RSS

Daily Archives: March 13, 2012

A Tale of Three Languages

If I had to name one winner amongst the thousands of programming languages that have been created over the last 60 years, the obvious choice would be C. Developed by Dennis Ritchie from 1969 as the foundation of the Unix operating system, C remains one of the most commonly used languages even today; the Linux kernel, for example, is implemented in C. Yet that only tells part of the story. Dozens of other languages have borrowed the basic syntax of C while adding bells and whistles of their own. This group includes the most commonly used languages in computing, such as Java, C++, and Perl; quickly growing upstarts like C# and Objective C; and plenty of more esoteric domain-specific languages, like the interactive-fiction development system TADS 3. For a whole generation of programmers, C’s syntax, so cryptic and off-putting to newcomers with its parenthesis, curly braces, and general preference for mathematical symbols in lieu of words, has become a sort of comfort food. “This new language can’t be that bad,” we think. “After all, it’s really just C with…” (“these new things called classes that hold functions as well as variables”; “a bunch of libraries to make text-adventure development easy”; etc.). For obvious reasons, “C-like syntax” always seems to be near the top of the feature list of new languages that have it. (And for those who don’t: congratulations on sticking to your aesthetic guns, but you’ve chosen a much harder road to acceptance. Good luck!)

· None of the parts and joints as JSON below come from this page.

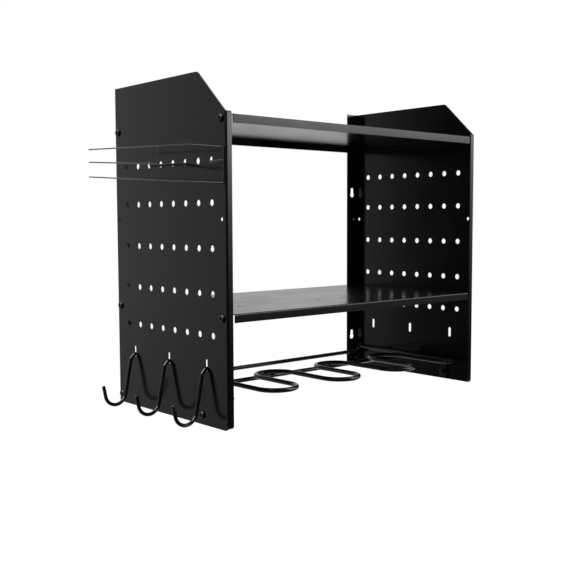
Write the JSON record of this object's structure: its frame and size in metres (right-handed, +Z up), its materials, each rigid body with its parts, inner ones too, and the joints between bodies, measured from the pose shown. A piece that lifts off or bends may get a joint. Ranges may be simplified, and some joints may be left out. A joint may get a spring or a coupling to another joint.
{
  "type": "wall mounted tool organizer",
  "caption": "Black steel wall organizer: two folded side panels with peg holes, two shelves, a waved rod for power tools, a wire side rack and swinging wrench hooks.",
  "frame": {"origin": "on the wall plane, midway between the two upper keyholes, at the height where the wall screws sit", "axes": "+X to the right for someone facing the wall, +Y into the wall, +Z up; the front faces -Y"},
  "size_m": [0.4941, 0.232, 0.402],
  "materials": {
    "panel_coat": "semi-gloss black powder coat",
    "shelf_coat": "semi-gloss black powder coat",
    "wire_coat": "gloss black coat on bent rod",
    "rack_coat": "gloss black coat on thin wire",
    "black_steel": "black oxide"
  },
  "bodies": {
    "organizer": {"left_side_panel": "panel_coat", "right_side_panel": "panel_coat", "top_shelf": "shelf_coat", "middle_shelf": "shelf_coat", "hanger_wave_rod": "wire_coat", "hanger_cross_rod": "wire_coat", "hanger_rear_rod": "wire_coat", "hanger_tab_front_left": "wire_coat", "hanger_tab_front_right": "wire_coat", "hanger_tab_back_left": "wire_coat", "hanger_tab_back_right": "wire_coat", "bolt_top_shelf_front_left": "black_steel", "bolt_top_shelf_front_right": "black_steel", "bolt_top_shelf_back_left": "black_steel", "bolt_top_shelf_back_right": "black_steel", "bolt_middle_shelf_front_left": "black_steel", "bolt_middle_shelf_front_right": "black_steel", "bolt_middle_shelf_back_left": "black_steel", "bolt_middle_shelf_back_right": "black_steel", "bolt_hanger_front_left": "black_steel", "bolt_hanger_front_right": "black_steel", "bolt_hanger_back_left": "black_steel", "bolt_hanger_back_right": "black_steel", "nut_top_shelf_front_left": "black_steel", "nut_top_shelf_front_right": "black_steel", "nut_top_shelf_back_left": "black_steel", "nut_top_shelf_back_right": "black_steel", "nut_middle_shelf_front_left": "black_steel", "nut_middle_shelf_front_right": "black_steel", "nut_middle_shelf_back_left": "black_steel", "nut_middle_shelf_back_right": "black_steel", "nut_hanger_front_left": "black_steel", "nut_hanger_front_right": "black_steel", "nut_hanger_back_left": "black_steel", "nut_hanger_back_right": "black_steel"},
    "side_rack": {"rack_frame": "rack_coat", "rack_middle_wire": "rack_coat", "rack_peg_back": "rack_coat", "rack_peg_front": "rack_coat"},
    "hook_back": {"wrench_hook_back": "wire_coat"},
    "hook_middle": {"wrench_hook_middle": "wire_coat"},
    "hook_front": {"wrench_hook_front": "wire_coat"}
  },
  "joints": [
    {"name": "side_rack_lift", "type": "slide", "parent": "organizer", "child": "side_rack", "axis": [0, 0, 1], "range_m": [0, 0.0039]},
    {"name": "hook_back_swing", "type": "hinge", "parent": "organizer", "child": "hook_back", "pos_m": [-0.22075, -0.0398, -0.22], "axis": [0, 1, 0], "range_deg": [0, 75]},
    {"name": "hook_middle_swing", "type": "hinge", "parent": "organizer", "child": "hook_middle", "pos_m": [-0.22075, -0.116, -0.22], "axis": [0, 1, 0], "range_deg": [0, 75]},
    {"name": "hook_front_swing", "type": "hinge", "parent": "organizer", "child": "hook_front", "pos_m": [-0.22075, -0.1922, -0.22], "axis": [0, 1, 0], "range_deg": [0, 75]}
  ]
}
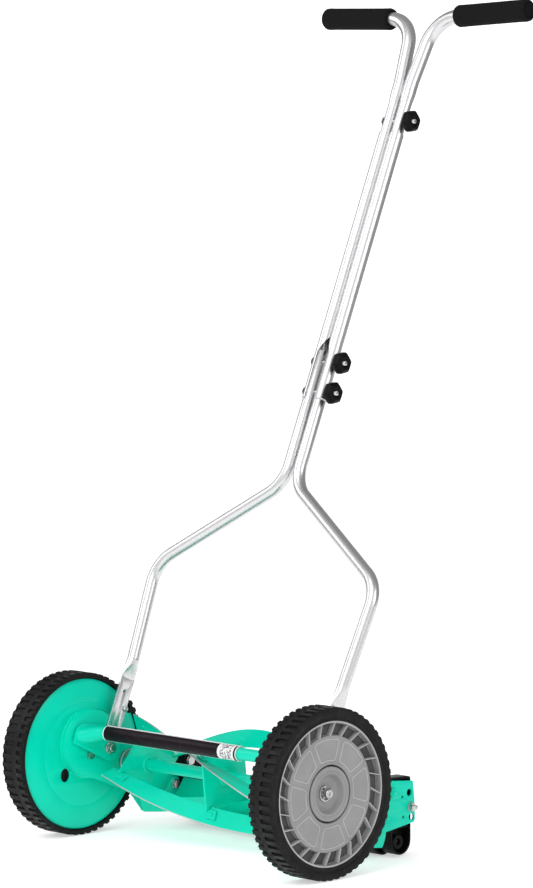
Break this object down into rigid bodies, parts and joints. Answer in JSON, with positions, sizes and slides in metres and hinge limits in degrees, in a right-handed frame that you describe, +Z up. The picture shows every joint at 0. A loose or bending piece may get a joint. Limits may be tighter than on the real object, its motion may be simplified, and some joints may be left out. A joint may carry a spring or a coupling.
{
  "type": "push reel mower",
  "caption": "Push reel lawn mower: geared wheels spin a helical-blade reel against a bedknife, with a rear roller and a bolted tube handle with foam grips.",
  "frame": {"origin": "on the ground, under the middle of the whole mower's bounding box", "axes": "+X along the reel and wheel axle to the right as seen from the front, +Z up, the mower's cutting front faces -Y and its handle leans to +Y"},
  "size_m": [0.5, 0.5574, 1.1035],
  "materials": {
    "teal_paint": "glossy teal enamel on steel",
    "zinc_tube": "bright zinc-plated steel tube",
    "zinc_bolt": "zinc-plated fasteners",
    "bare_steel": "machined steel",
    "tyre_rubber": "black rubber tread",
    "grey_plastic": "moulded grey plastic",
    "black_plastic": "moulded black plastic",
    "band_plastic": "glossy black band with pale edges",
    "grip_foam": "black closed-cell foam"
  },
  "bodies": {
    "frame": {"crossbar": "teal_paint", "crossbar_band": "band_plastic", "cutter_bar": "teal_paint", "bedknife": "bare_steel", "roller_rod": "bare_steel", "side_plate_left": "teal_paint", "side_plate_right": "teal_paint", "gear_cover_left": "teal_paint", "gear_cover_right": "teal_paint", "axle_bolt_left": "bare_steel", "axle_bolt_right": "bare_steel", "axle_clip_left": "zinc_bolt", "axle_clip_right": "zinc_bolt", "cutter_bolt_left": "zinc_bolt", "cutter_bolt_right": "zinc_bolt", "roller_bracket_left": "black_plastic", "roller_bracket_right": "black_plastic", "height_bolt_left": "zinc_bolt", "height_bolt_right": "zinc_bolt", "bracket_bolt_left": "zinc_bolt", "bracket_bolt_right": "zinc_bolt", "reel_bearing_left": "bare_steel", "reel_bearing_right": "bare_steel", "pivot_bolt_left": "zinc_bolt", "pivot_bolt_right": "zinc_bolt"},
    "wheel_left": {"wheel_left": "grey_plastic", "tyre_left": "tyre_rubber"},
    "wheel_right": {"wheel_right": "grey_plastic", "tyre_right": "tyre_rubber"},
    "reel": {"reel_shaft": "teal_paint", "spider_left": "teal_paint", "spider_middle": "teal_paint", "spider_right": "teal_paint", "blade_1": "teal_paint", "blade_2": "teal_paint", "blade_3": "teal_paint", "blade_4": "teal_paint", "pinion_left": "bare_steel", "pinion_right": "bare_steel", "pawl_left": "bare_steel", "pawl_right": "bare_steel"},
    "roller": {"roller": "black_plastic"},
    "handle": {"lower_tube_left": "zinc_tube", "lower_tube_right": "zinc_tube", "mid_tube_left": "zinc_tube", "mid_tube_right": "zinc_tube", "upper_tube_left": "zinc_tube", "upper_tube_right": "zinc_tube", "foot_bumper_left": "black_plastic", "foot_bumper_right": "black_plastic", "grip_left": "grip_foam", "grip_right": "grip_foam", "clamp_bolt_low": "zinc_bolt", "clamp_bolt_high": "zinc_bolt", "clamp_bolt_top": "zinc_bolt"},
    "knob_low": {"knob_low": "black_plastic"},
    "knob_high": {"knob_high": "black_plastic"},
    "knob_top": {"knob_top": "black_plastic"}
  },
  "joints": [
    {"name": "reel_spin", "type": "hinge", "parent": "frame", "child": "reel", "pos_m": [0, -0.10239, 0.09237], "axis": [1, 0, 0], "continuous": true},
    {"name": "wheel_left_spin", "type": "hinge", "parent": "frame", "child": "wheel_left", "pos_m": [-0.23, -0.17062, 0.108], "axis": [1, 0, 0], "continuous": true},
    {"name": "wheel_right_spin", "type": "hinge", "parent": "frame", "child": "wheel_right", "pos_m": [0.23, -0.17062, 0.108], "axis": [1, 0, 0], "continuous": true},
    {"name": "roller_spin", "type": "hinge", "parent": "frame", "child": "roller", "pos_m": [0, 0.00537, 0.02], "axis": [1, 0, 0], "continuous": true},
    {"name": "handle_tilt", "type": "hinge", "parent": "frame", "child": "handle", "pos_m": [0, -0.14213, 0.1159], "axis": [1, 0, 0], "range_deg": [-57, 22]},
    {"name": "knob_low_turn", "type": "hinge", "parent": "handle", "child": "knob_low", "pos_m": [0.03, 0.05466, 0.58749], "axis": [1, 0, 0], "continuous": true},
    {"name": "knob_high_turn", "type": "hinge", "parent": "handle", "child": "knob_high", "pos_m": [0.03, 0.07084, 0.62625], "axis": [1, 0, 0], "continuous": true},
    {"name": "knob_top_turn", "type": "hinge", "parent": "handle", "child": "knob_top", "pos_m": [0.03, 0.20369, 0.94464], "axis": [1, 0, 0], "continuous": true}
  ],
  "couplings": [
    {"joint": "wheel_left_spin", "follows": "reel_spin", "ratio": 0.16418},
    {"joint": "wheel_right_spin", "follows": "reel_spin", "ratio": 0.16418}
  ]
}
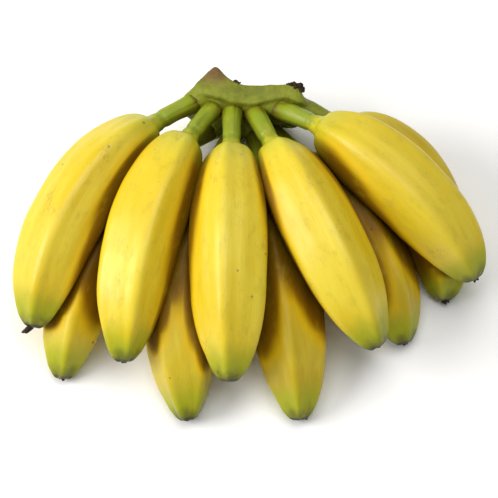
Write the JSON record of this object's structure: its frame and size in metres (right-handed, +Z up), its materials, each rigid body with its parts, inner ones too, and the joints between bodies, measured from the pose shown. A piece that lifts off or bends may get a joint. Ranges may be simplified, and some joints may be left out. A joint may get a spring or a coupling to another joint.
{
  "type": "bunch of bananas",
  "caption": "Hand of short plump bananas in two fanned rows, joined by curved stems to one cut crown and lying hollow side down on a flat surface.",
  "frame": {"origin": "on the surface the hand lies on, under the middle of the whole hand", "axes": "+Z up; the crown is at the back (+Y) and the fruit fan out to the front (-Y); X runs across the fan"},
  "size_m": [0.2058, 0.155, 0.0599],
  "materials": {
    "peel": "waxy yellow peel, greener at the neck and tip, with soft ridges and small brown dots",
    "crown_skin": "olive green fibrous skin, brown and dry where it was cut",
    "dried_flower": "matt black dried flower"
  },
  "bodies": {
    "root": {"crown": "crown_skin", "banana_upper_1": "peel", "banana_upper_2": "peel", "banana_upper_3": "peel", "banana_upper_4": "peel", "banana_upper_5": "peel", "banana_lower_1": "peel", "banana_lower_2": "peel", "banana_lower_3": "peel", "banana_lower_4": "peel", "banana_lower_5": "peel", "flower_end_upper_1": "dried_flower", "flower_end_upper_2": "dried_flower", "flower_end_upper_3": "dried_flower", "flower_end_upper_4": "dried_flower", "flower_end_upper_5": "dried_flower", "flower_end_lower_1": "dried_flower", "flower_end_lower_2": "dried_flower", "flower_end_lower_3": "dried_flower", "flower_end_lower_4": "dried_flower", "flower_end_lower_5": "dried_flower"}
  },
  "joints": []
}
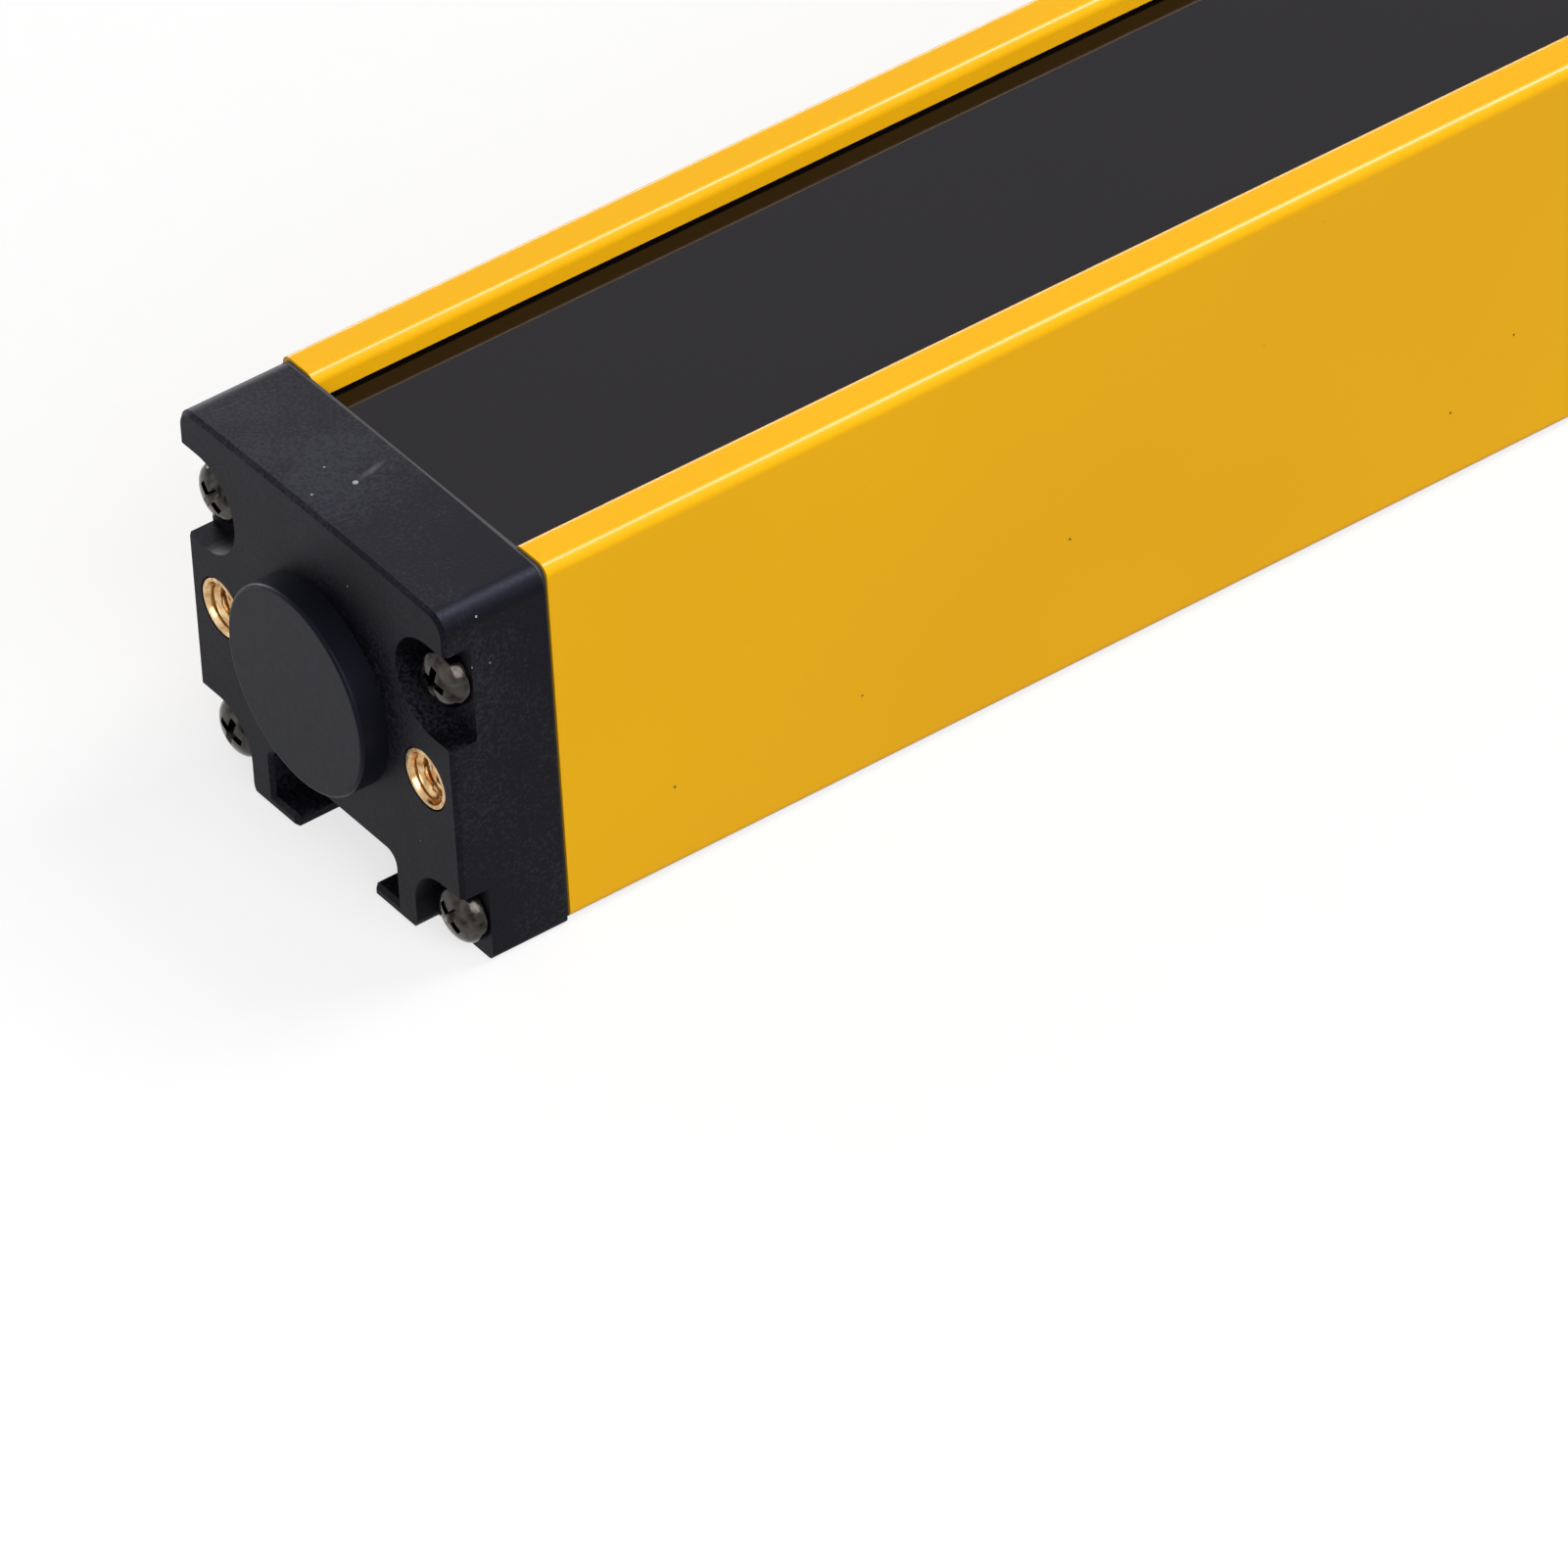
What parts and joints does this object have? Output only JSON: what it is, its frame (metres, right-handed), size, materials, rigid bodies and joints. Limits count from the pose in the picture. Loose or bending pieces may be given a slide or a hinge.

When we jump back 30 years, however, we find in this domain of computing like in so many others a very different situation. In this time C was the standard language of the fast-growing institutional operating system Unix, but had yet to really escape the Unix ghetto to join the top tier of languages in the computing world at large. Microcomputers boasted only a few experimental and/or stripped-down C compilers, and the language was seldom even granted a mention when magazines like Byte did one of their periodic surveys of the state of programming. The biggest buzz in Byte went instead to Niklaus Wirth’s Pascal, named after the 17th-century scientist, inventor, and philosopher who invented an early mechanical calculating machine. Even after C arrived on PCs in strength, Pascal, pushed along by Borland’s magnificent Turbo Pascal development environment, would compete with and often even overshadow it as the language of choice for serious programmers. Only in the mid-1990s did C finally and definitively win the war and become the inescapable standard we all know today.

While I was researching this post I came across an article by Chip Weems of Oregon State University. I found it kind of fascinating, so much that I’m going to quote from it at some length.

In the early days of the computer industry, the most expensive part of owning a computer was the machine itself. Of all the components in such a machine, the memory was the most costly because of the number of parts it contained. Early computer memories were thus small: 16 K was considered large and 64 K could only be found in supercomputers. All of this meant that programs had to take advantage of what little space was available.

On the other hand, programs had to be written to run as quickly as possible in order to make the most efficient use of the large computers. Of course these two goals almost always contradicted each other, which led to the concept of the speed versus space tradeoff. Programmers were prized for the ability to write tricky, efficient code which took advantage of special idiosyncrasies in the machine. Supercoders were in vogue.

Fortunately, hardware evolved and became less expensive. Large memories and high speed became common features of most systems. Suddenly people discovered that speed and space were no longer important. In fact roles had reversed and hardware had become the least expensive part of owning a computer.

The costliest part of owning a computer today is programming it. With the advent of less expensive hardware, the emphasis has shifted from speed versus space to a new tradeoff: programmer cost versus machine cost. The new goal is to make the most efficient use of a programmer’s time, and program efficiency has become less important — it’s easier to add more hardware.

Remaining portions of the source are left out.